* START *

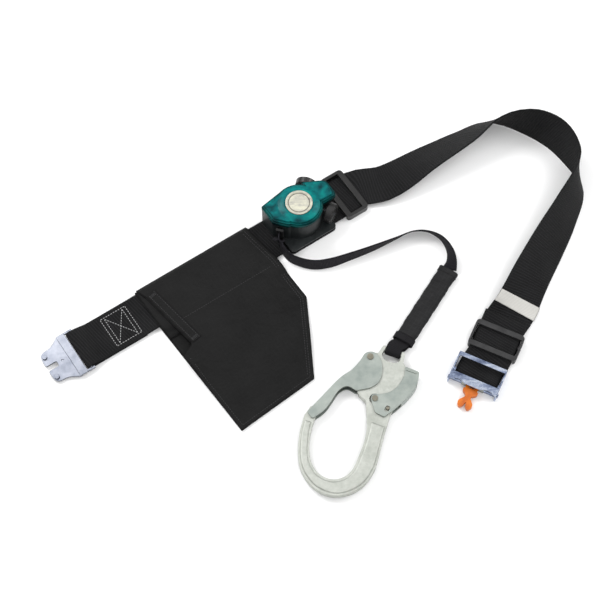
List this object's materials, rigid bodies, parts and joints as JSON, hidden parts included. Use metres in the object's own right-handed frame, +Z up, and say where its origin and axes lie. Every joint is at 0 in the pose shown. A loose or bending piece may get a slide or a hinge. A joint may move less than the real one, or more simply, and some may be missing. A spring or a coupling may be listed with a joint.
{
  "type": "shock absorbing lanyard",
  "caption": "Waist belt with a reel-type shock absorbing lanyard: retracting strap, tear-webbing absorber, self-closing snap hook with safety lever, quick buckle and hook pouch.",
  "frame": {"origin": "on the floor under the middle of the object's bounding box as it lies flat, the free lanyard strap left out", "axes": "+Z up from the floor; +X along the belt's left-to-right spread, from the tongue plate towards the belt's rolled turn; +Y from the hook's bow towards the far turn of the belt"},
  "size_m": [0.6221, 0.4739, 0.0503],
  "materials": {
    "webbing": "black ribbed polyester webbing",
    "marker": "light grey woven tape",
    "cloth": "charcoal coated pack cloth",
    "zinc": "matt zinc-plated forging",
    "gate_steel": "satin zinc-plated sheet",
    "bright_steel": "bright zinc plating",
    "dark_plastic": "dark grey moulding",
    "black_plastic": "black moulding",
    "teal_plastic": "glossy tinted teal moulding",
    "label": "pale metallic disc, blank",
    "orange_plastic": "orange moulding"
  },
  "bodies": {
    "belt": {"waist_belt": "webbing", "belt_marker_band": "marker", "adjuster_slide": "black_plastic", "reel_keeper": "black_plastic", "belt_plate": "black_plastic", "case_screw_1": "bright_steel", "case_screw_2": "bright_steel", "case_screw_3": "bright_steel", "case_screw_4": "bright_steel", "reel_base": "dark_plastic", "reel_cover": "teal_plastic", "reel_label": "label", "strap_exit_guide": "black_plastic", "reel_shaft": "bright_steel", "power_spring": "bright_steel", "knob_pin_front": "bright_steel", "knob_pin_rear": "bright_steel", "buckle_frame": "bright_steel", "buckle_bar": "bright_steel", "lever_pin": "bright_steel", "key_spring": "bright_steel", "lanyard_strap": "webbing", "absorber_sleeve": "cloth", "absorber_pack": "webbing", "loop_keeper": "webbing", "hook_loop": "webbing"},
    "tongue": {"tongue_plate": "bright_steel", "tongue_stud_upper": "bright_steel", "tongue_stud_lower": "bright_steel"},
    "pouch": {"pouch_back": "cloth", "pouch_front": "cloth"},
    "drum": {"reel_drum": "dark_plastic", "wound_strap": "webbing", "ratchet_wheel": "zinc"},
    "pawl": {"lock_pawl": "zinc"},
    "knob_front": {"lock_knob_front": "black_plastic"},
    "knob_rear": {"lock_knob_rear": "black_plastic"},
    "key": {"release_key": "orange_plastic", "latch_left": "zinc", "latch_right": "zinc"},
    "hook": {"hook_body": "zinc", "gate_pivot": "bright_steel", "lever_pivot": "bright_steel", "lever_stop_pin": "bright_steel", "gate_spring": "bright_steel", "lever_spring": "bright_steel"},
    "gate": {"hook_gate": "gate_steel"},
    "lever": {"safety_lever": "gate_steel"}
  },
  "joints": [
    {"name": "tongue_hinge", "type": "hinge", "parent": "belt", "child": "tongue", "pos_m": [-0.2647, -0.06452, 0.005], "axis": [-0.557, 0.8305, 0], "range_deg": [0, 55]},
    {"name": "pouch_slide", "type": "slide", "parent": "belt", "child": "pouch", "axis": [0.8305, 0.557, 0], "range_m": [-0.012, 0.004]},
    {"name": "drum_spin", "type": "hinge", "parent": "belt", "child": "drum", "pos_m": [-0.02109, 0.10188, 0.02], "axis": [0, 0, 1], "range_deg": [-180, 180]},
    {"name": "pawl_swing", "type": "hinge", "parent": "belt", "child": "pawl", "pos_m": [-0.01705, 0.12241, 0.0087], "axis": [0, 0, -1], "range_deg": [0, 8]},
    {"name": "knob_front_turn", "type": "hinge", "parent": "belt", "child": "knob_front", "pos_m": [0.01591, 0.10178, 0.0206], "axis": [0.9052, -0.425, 0], "continuous": true},
    {"name": "knob_rear_turn", "type": "hinge", "parent": "belt", "child": "knob_rear", "pos_m": [-0.0129, 0.13898, 0.0206], "axis": [0.2156, 0.9765, 0], "continuous": true},
    {"name": "release_key_press", "type": "hinge", "parent": "belt", "child": "key", "pos_m": [0.17081, -0.10798, 0.0046], "axis": [-0.9063, 0.4226, 0], "range_deg": [0, 14], "stiffness_Nm_per_rad": 0.03},
    {"name": "hook_swing", "type": "hinge", "parent": "belt", "child": "hook", "pos_m": [0.08423, -0.06806, 0.0068], "axis": [-0.9298, 0.3681, 0], "range_deg": [0, 70]},
    {"name": "gate_open", "type": "hinge", "parent": "hook", "child": "gate", "pos_m": [0.05807, -0.07599, 0.0068], "axis": [0, 0, 1], "range_deg": [0, 26], "stiffness_Nm_per_rad": 0.2, "springref_deg": -5.73},
    {"name": "lever_squeeze", "type": "hinge", "parent": "hook", "child": "lever", "pos_m": [0.06217, -0.12569, 0.0068], "axis": [0, 0, 1], "range_deg": [0, 8], "stiffness_Nm_per_rad": 0.4, "springref_deg": -5.73}
  ]
}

* END *

**Requirement**. Write out every line exactly as it stands.

**Result for this exercise**.
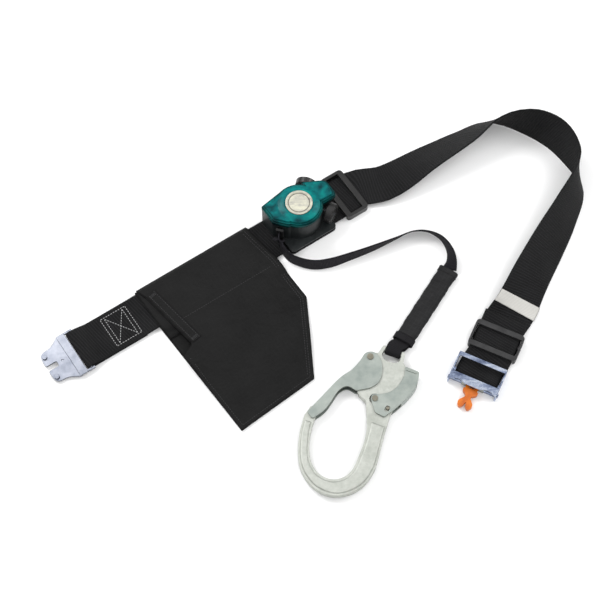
List this object's materials, rigid bodies, parts and joints as JSON, hidden parts included. Use metres in the object's own right-handed frame, +Z up, and say where its origin and axes lie. Every joint is at 0 in the pose shown. A loose or bending piece may get a slide or a hinge. A joint may move less than the real one, or more simply, and some may be missing. A spring or a coupling may be listed with a joint.
{
  "type": "shock absorbing lanyard",
  "caption": "Waist belt with a reel-type shock absorbing lanyard: retracting strap, tear-webbing absorber, self-closing snap hook with safety lever, quick buckle and hook pouch.",
  "frame": {"origin": "on the floor under the middle of the object's bounding box as it lies flat, the free lanyard strap left out", "axes": "+Z up from the floor; +X along the belt's left-to-right spread, from the tongue plate towards the belt's rolled turn; +Y from the hook's bow towards the far turn of the belt"},
  "size_m": [0.6221, 0.4739, 0.0503],
  "materials": {
    "webbing": "black ribbed polyester webbing",
    "marker": "light grey woven tape",
    "cloth": "charcoal coated pack cloth",
    "zinc": "matt zinc-plated forging",
    "gate_steel": "satin zinc-plated sheet",
    "bright_steel": "bright zinc plating",
    "dark_plastic": "dark grey moulding",
    "black_plastic": "black moulding",
    "teal_plastic": "glossy tinted teal moulding",
    "label": "pale metallic disc, blank",
    "orange_plastic": "orange moulding"
  },
  "bodies": {
    "belt": {"waist_belt": "webbing", "belt_marker_band": "marker", "adjuster_slide": "black_plastic", "reel_keeper": "black_plastic", "belt_plate": "black_plastic", "case_screw_1": "bright_steel", "case_screw_2": "bright_steel", "case_screw_3": "bright_steel", "case_screw_4": "bright_steel", "reel_base": "dark_plastic", "reel_cover": "teal_plastic", "reel_label": "label", "strap_exit_guide": "black_plastic", "reel_shaft": "bright_steel", "power_spring": "bright_steel", "knob_pin_front": "bright_steel", "knob_pin_rear": "bright_steel", "buckle_frame": "bright_steel", "buckle_bar": "bright_steel", "lever_pin": "bright_steel", "key_spring": "bright_steel", "lanyard_strap": "webbing", "absorber_sleeve": "cloth", "absorber_pack": "webbing", "loop_keeper": "webbing", "hook_loop": "webbing"},
    "tongue": {"tongue_plate": "bright_steel", "tongue_stud_upper": "bright_steel", "tongue_stud_lower": "bright_steel"},
    "pouch": {"pouch_back": "cloth", "pouch_front": "cloth"},
    "drum": {"reel_drum": "dark_plastic", "wound_strap": "webbing", "ratchet_wheel": "zinc"},
    "pawl": {"lock_pawl": "zinc"},
    "knob_front": {"lock_knob_front": "black_plastic"},
    "knob_rear": {"lock_knob_rear": "black_plastic"},
    "key": {"release_key": "orange_plastic", "latch_left": "zinc", "latch_right": "zinc"},
    "hook": {"hook_body": "zinc", "gate_pivot": "bright_steel", "lever_pivot": "bright_steel", "lever_stop_pin": "bright_steel", "gate_spring": "bright_steel", "lever_spring": "bright_steel"},
    "gate": {"hook_gate": "gate_steel"},
    "lever": {"safety_lever": "gate_steel"}
  },
  "joints": [
    {"name": "tongue_hinge", "type": "hinge", "parent": "belt", "child": "tongue", "pos_m": [-0.2647, -0.06452, 0.005], "axis": [-0.557, 0.8305, 0], "range_deg": [0, 55]},
    {"name": "pouch_slide", "type": "slide", "parent": "belt", "child": "pouch", "axis": [0.8305, 0.557, 0], "range_m": [-0.012, 0.004]},
    {"name": "drum_spin", "type": "hinge", "parent": "belt", "child": "drum", "pos_m": [-0.02109, 0.10188, 0.02], "axis": [0, 0, 1], "range_deg": [-180, 180]},
    {"name": "pawl_swing", "type": "hinge", "parent": "belt", "child": "pawl", "pos_m": [-0.01705, 0.12241, 0.0087], "axis": [0, 0, -1], "range_deg": [0, 8]},
    {"name": "knob_front_turn", "type": "hinge", "parent": "belt", "child": "knob_front", "pos_m": [0.01591, 0.10178, 0.0206], "axis": [0.9052, -0.425, 0], "continuous": true},
    {"name": "knob_rear_turn", "type": "hinge", "parent": "belt", "child": "knob_rear", "pos_m": [-0.0129, 0.13898, 0.0206], "axis": [0.2156, 0.9765, 0], "continuous": true},
    {"name": "release_key_press", "type": "hinge", "parent": "belt", "child": "key", "pos_m": [0.17081, -0.10798, 0.0046], "axis": [-0.9063, 0.4226, 0], "range_deg": [0, 14], "stiffness_Nm_per_rad": 0.03},
    {"name": "hook_swing", "type": "hinge", "parent": "belt", "child": "hook", "pos_m": [0.08423, -0.06806, 0.0068], "axis": [-0.9298, 0.3681, 0], "range_deg": [0, 70]},
    {"name": "gate_open", "type": "hinge", "parent": "hook", "child": "gate", "pos_m": [0.05807, -0.07599, 0.0068], "axis": [0, 0, 1], "range_deg": [0, 26], "stiffness_Nm_per_rad": 0.2, "springref_deg": -5.73},
    {"name": "lever_squeeze", "type": "hinge", "parent": "hook", "child": "lever", "pos_m": [0.06217, -0.12569, 0.0068], "axis": [0, 0, 1], "range_deg": [0, 8], "stiffness_Nm_per_rad": 0.4, "springref_deg": -5.73}
  ]
}